§ Rows from a dataset
┌──

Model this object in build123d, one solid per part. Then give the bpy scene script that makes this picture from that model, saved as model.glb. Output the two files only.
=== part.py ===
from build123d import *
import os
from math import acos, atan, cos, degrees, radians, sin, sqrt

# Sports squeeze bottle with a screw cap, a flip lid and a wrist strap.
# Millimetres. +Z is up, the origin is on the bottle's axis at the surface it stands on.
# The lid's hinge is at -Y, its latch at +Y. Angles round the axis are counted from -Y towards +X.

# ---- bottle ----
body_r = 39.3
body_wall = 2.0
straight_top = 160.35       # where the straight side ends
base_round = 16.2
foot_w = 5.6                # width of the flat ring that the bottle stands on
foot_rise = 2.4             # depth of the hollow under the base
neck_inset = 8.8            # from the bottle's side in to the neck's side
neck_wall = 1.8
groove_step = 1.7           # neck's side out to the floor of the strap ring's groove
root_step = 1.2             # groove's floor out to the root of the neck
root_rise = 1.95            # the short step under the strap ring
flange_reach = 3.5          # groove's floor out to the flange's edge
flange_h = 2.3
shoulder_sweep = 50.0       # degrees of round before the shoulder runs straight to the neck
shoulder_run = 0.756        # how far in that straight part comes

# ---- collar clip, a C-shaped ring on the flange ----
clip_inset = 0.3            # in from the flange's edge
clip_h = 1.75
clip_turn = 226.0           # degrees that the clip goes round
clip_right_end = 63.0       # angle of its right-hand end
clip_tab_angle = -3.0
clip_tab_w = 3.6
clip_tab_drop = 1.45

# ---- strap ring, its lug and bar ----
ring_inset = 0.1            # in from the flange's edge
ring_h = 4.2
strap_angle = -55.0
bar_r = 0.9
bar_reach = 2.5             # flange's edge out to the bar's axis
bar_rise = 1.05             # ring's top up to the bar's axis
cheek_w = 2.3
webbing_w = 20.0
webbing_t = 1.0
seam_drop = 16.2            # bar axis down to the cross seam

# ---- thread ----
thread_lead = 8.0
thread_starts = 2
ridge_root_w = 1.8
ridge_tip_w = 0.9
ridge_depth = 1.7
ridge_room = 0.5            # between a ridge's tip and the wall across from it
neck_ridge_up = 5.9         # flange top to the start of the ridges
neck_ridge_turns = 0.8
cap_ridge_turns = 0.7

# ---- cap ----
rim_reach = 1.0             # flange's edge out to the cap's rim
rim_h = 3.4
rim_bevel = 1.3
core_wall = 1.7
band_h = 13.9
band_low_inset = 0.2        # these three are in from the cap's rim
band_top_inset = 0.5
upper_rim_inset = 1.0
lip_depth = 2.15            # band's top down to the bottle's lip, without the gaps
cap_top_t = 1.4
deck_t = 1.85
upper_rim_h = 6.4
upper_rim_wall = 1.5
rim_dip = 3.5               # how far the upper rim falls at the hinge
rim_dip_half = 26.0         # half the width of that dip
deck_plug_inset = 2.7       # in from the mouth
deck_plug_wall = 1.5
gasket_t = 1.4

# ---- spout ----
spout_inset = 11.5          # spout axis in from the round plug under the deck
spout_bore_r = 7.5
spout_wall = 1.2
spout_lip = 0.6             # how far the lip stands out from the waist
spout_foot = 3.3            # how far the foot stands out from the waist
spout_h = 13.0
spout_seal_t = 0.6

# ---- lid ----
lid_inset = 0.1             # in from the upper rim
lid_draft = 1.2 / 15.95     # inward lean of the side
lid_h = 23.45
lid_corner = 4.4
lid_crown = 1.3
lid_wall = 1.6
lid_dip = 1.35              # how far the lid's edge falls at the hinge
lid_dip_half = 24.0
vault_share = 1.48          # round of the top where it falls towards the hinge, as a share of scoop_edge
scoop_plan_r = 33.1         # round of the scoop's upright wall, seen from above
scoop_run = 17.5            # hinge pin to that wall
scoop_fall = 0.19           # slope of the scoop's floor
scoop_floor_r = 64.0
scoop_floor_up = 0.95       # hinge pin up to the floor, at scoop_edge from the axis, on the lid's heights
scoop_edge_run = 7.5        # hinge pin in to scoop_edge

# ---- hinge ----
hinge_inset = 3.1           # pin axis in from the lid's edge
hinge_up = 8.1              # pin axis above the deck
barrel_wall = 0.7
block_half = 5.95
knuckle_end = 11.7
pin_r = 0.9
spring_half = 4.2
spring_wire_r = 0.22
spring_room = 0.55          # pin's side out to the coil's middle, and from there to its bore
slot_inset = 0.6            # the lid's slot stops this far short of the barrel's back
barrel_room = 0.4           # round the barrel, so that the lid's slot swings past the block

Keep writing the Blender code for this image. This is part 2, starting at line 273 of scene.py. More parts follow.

└──

§ Goal of the exercise
Quote exactly the first line of the data and every line after it through the one holding "# The lid's hinge".

§ Exercise answer
Model this object in build123d, one solid per part. Then give the bpy scene script that makes this picture from that model, saved as model.glb. Output the two files only.
=== part.py ===
from build123d import *
import os
from math import acos, atan, cos, degrees, radians, sin, sqrt

# Sports squeeze bottle with a screw cap, a flip lid and a wrist strap.
# Millimetres. +Z is up, the origin is on the bottle's axis at the surface it stands on.
# The lid's hinge is at -Y, its latch at +Y. Angles round the axis are counted from -Y towards +X.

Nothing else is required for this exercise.